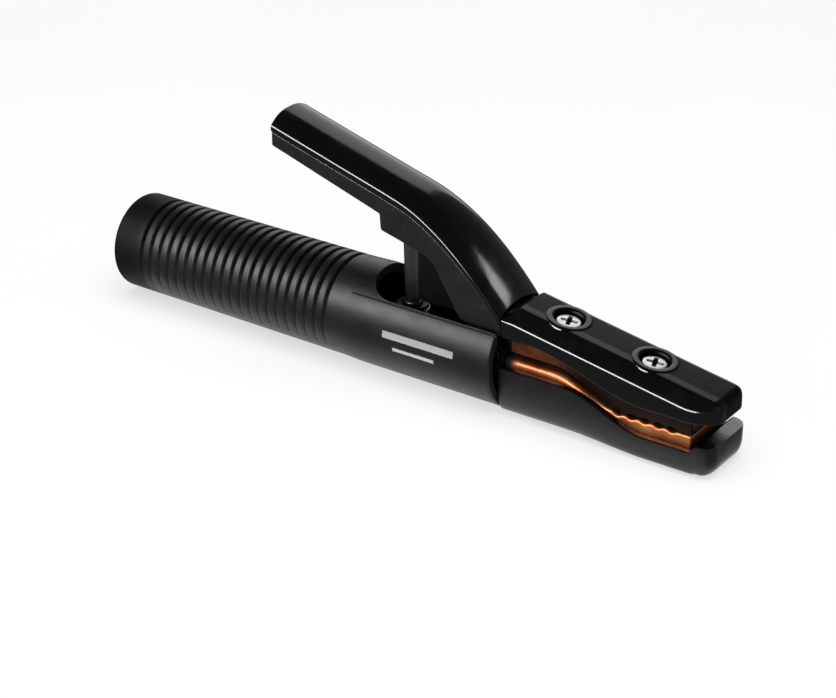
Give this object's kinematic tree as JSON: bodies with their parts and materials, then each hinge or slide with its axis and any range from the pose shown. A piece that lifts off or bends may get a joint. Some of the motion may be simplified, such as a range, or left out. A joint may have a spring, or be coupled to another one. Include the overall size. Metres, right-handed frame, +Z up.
{
  "type": "electrode holder",
  "caption": "Tong-type arc welding electrode holder: ribbed round handle, squeeze lever on a pivot, and sprung copper jaws inside insulators.",
  "frame": {"origin": "under the middle of the holder's length, on the plane of its flat underside", "axes": "+X along the handle towards the jaws, +Z up through the lever, Y across"},
  "size_m": [0.271, 0.0404, 0.0942],
  "materials": {
    "satin_plastic": "satin moulded black",
    "gloss_plastic": "glossy moulded black",
    "copper": "cast copper alloy, rubbed bright on its edges",
    "zinc_steel": "bright zinc plated",
    "spring_steel": "drawn wire"
  },
  "bodies": {
    "body": {"handle": "satin_plastic", "body_casting": "copper", "lower_jaw_insulator": "satin_plastic", "lower_jaw_screw_front": "zinc_steel", "lower_jaw_screw_rear": "zinc_steel", "cable_sleeve": "copper", "cable_clamp_screw_front": "zinc_steel", "cable_clamp_screw_rear": "zinc_steel", "handle_lock_screw": "zinc_steel", "pivot_pin": "zinc_steel", "pivot_clip": "spring_steel", "spring_seat": "satin_plastic", "spring": "spring_steel"},
    "lever": {"jaw_lever": "copper", "lever_cover": "gloss_plastic", "lever_body": "satin_plastic", "lever_cover_screw": "zinc_steel", "spring_cap": "satin_plastic", "upper_jaw_insulator": "gloss_plastic", "upper_jaw_screw_front": "zinc_steel", "upper_jaw_screw_rear": "zinc_steel"}
  },
  "joints": [
    {"name": "lever_pivot", "type": "hinge", "parent": "body", "child": "lever", "pos_m": [0.04, 0, 0.0212], "axis": [0, -1, 0], "range_deg": [0, 14], "stiffness_Nm_per_rad": 4, "springref_deg": -5.73, "deforming": ["spring"]}
  ]
}
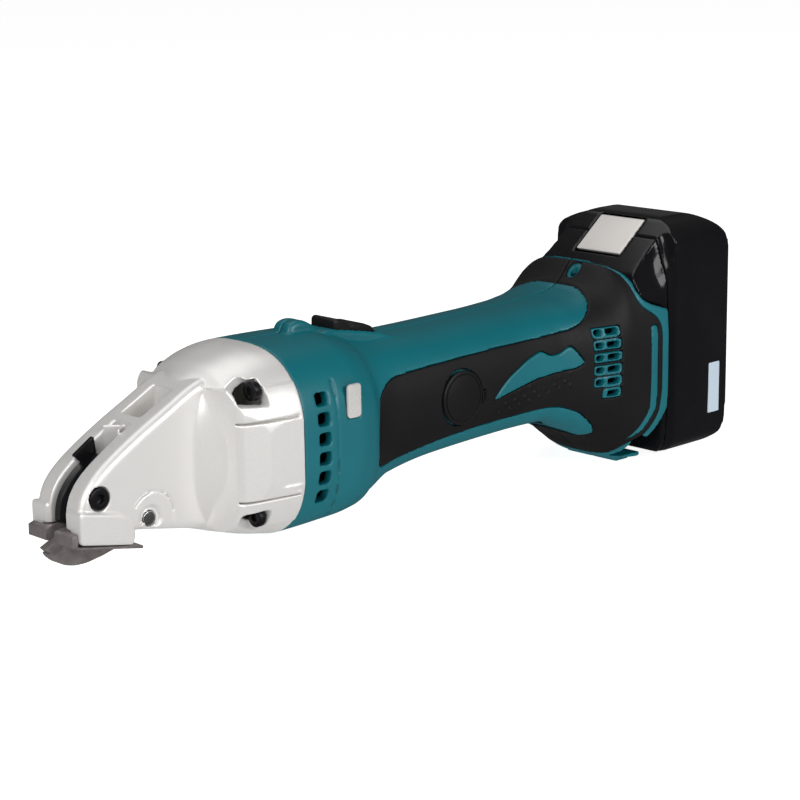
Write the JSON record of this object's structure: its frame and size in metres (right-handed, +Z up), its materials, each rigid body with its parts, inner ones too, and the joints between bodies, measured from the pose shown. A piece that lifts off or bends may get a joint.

◆ Your objective:
Tell how many lines hold the string "axis", giving the number and nothing else.

◆ Correct output:
2